The first step is to gather salt water in any container you prefer, bring it home and let it sit for an hour

or so. This will allow sediment to settle and particles to float to the top. Pour the water through a fine

screen mesh or strainer, thin linen or a cheesecloth. If you are using a strainer, run it through a couple

of times to get as much of the impurities out of the water as possible. You will be able to separate

some additional material from the water later as well, but it’s better to get the water as pure as possible



Once the water has been strained, pour it into a large pot and bring to a boil with the lid off. You can

also use any aluminum container over an open fire and accomplish the same goal. Bring it up to a

vigorous boil until the water level drops by about half. Turn down the heat, and you will notice that the

water is becoming cloudy while salt particles sink to the bottom. This is when things get kind of tricky

and require your attention.


You need to continue to boil the water away until nothing but salt remains. However, it’s important that

you don’t let the salt burn as it is cooking. You can either boil vigorously and stir continually until the

water level gets to be an inch above the salt, or you can reduce the heat and be patient. You will still

need to stir occasionally if you reduce the heat to a simmer, but salt won’t stick to the bottom as quickly

as it does with a rolling boil. The end result that you are looking for is a salt that has the consistency of

wet sand.


As the water boils down to about an inch above the salt, you will need to stir continually once again

over a low heat. The remaining water will evaporate quickly, and it is essential that the salt isn’t

allowed to stick to the pan, otherwise you will ruin a good portion of the product. It’s okay to leave a

little bit of water in the pan as well, as long as you strain the salt before setting it out to dry.

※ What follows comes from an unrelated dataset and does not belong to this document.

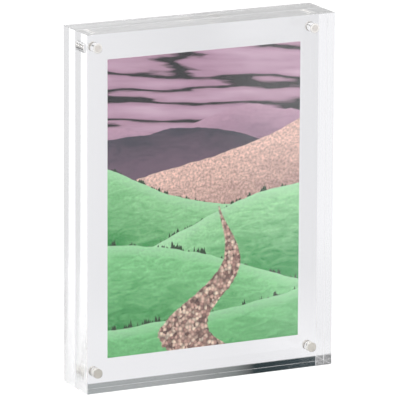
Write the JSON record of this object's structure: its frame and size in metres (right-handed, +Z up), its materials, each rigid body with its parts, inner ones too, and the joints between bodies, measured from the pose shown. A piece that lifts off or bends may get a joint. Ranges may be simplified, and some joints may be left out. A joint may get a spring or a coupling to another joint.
{
  "type": "acrylic block frame",
  "caption": "Free-standing magnetic block frame: clear acrylic blocks pulled together by small magnets hold an upright photo print between them.",
  "frame": {"origin": "on the ground, under the middle of the print, halfway between the two blocks", "axes": "-Y faces the viewer, +X to the viewer's right along the width, +Z up"},
  "size_m": [0.114, 0.0232, 0.152],
  "materials": {
    "acrylic": "clear cast acrylic, every face and bevel polished",
    "nickel_plate": "bright nickel plate",
    "adhesive": "cured clear adhesive, slightly cloudy",
    "photo_paper": "glossy photo paper, printed on the front, white on the back"
  },
  "bodies": {
    "back": {"back_block": "acrylic", "magnet_back_top_left": "nickel_plate", "magnet_back_top_right": "nickel_plate", "magnet_back_bottom_left": "nickel_plate", "magnet_back_bottom_right": "nickel_plate", "adhesive_back_top_left": "adhesive", "adhesive_back_top_right": "adhesive", "adhesive_back_bottom_left": "adhesive", "adhesive_back_bottom_right": "adhesive"},
    "front": {"front_block": "acrylic", "magnet_front_top_left": "nickel_plate", "magnet_front_top_right": "nickel_plate", "magnet_front_bottom_left": "nickel_plate", "magnet_front_bottom_right": "nickel_plate", "adhesive_front_top_left": "adhesive", "adhesive_front_top_right": "adhesive", "adhesive_front_bottom_left": "adhesive", "adhesive_front_bottom_right": "adhesive"},
    "print": {"photo_print": "photo_paper"}
  },
  "joints": [
    {"name": "front_pull_off", "type": "slide", "parent": "back", "child": "front", "axis": [0, -1, 0], "range_m": [0, 0.08]},
    {"name": "print_slide_out", "type": "slide", "parent": "back", "child": "print", "axis": [0, 0, 1], "range_m": [0, 0.145]}
  ]
}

The drying phase is very simple. Place the salt on a flat surface, whether it’s a baking sheet or plate.

Place it in a dry area that is exposed to sunlight until it is completely dry. You can also bake off the

excess water by placing the salt in the oven at a temperature of around 225-250 degrees. However, it

will retain most of its purity if you let nature take care of things. You can also put it underneath a lamp

for additional heat and light in order to speed up the process. Once the salt has completely dried, you

can store it for future use. As long as it’s dry, salt can last for years and years.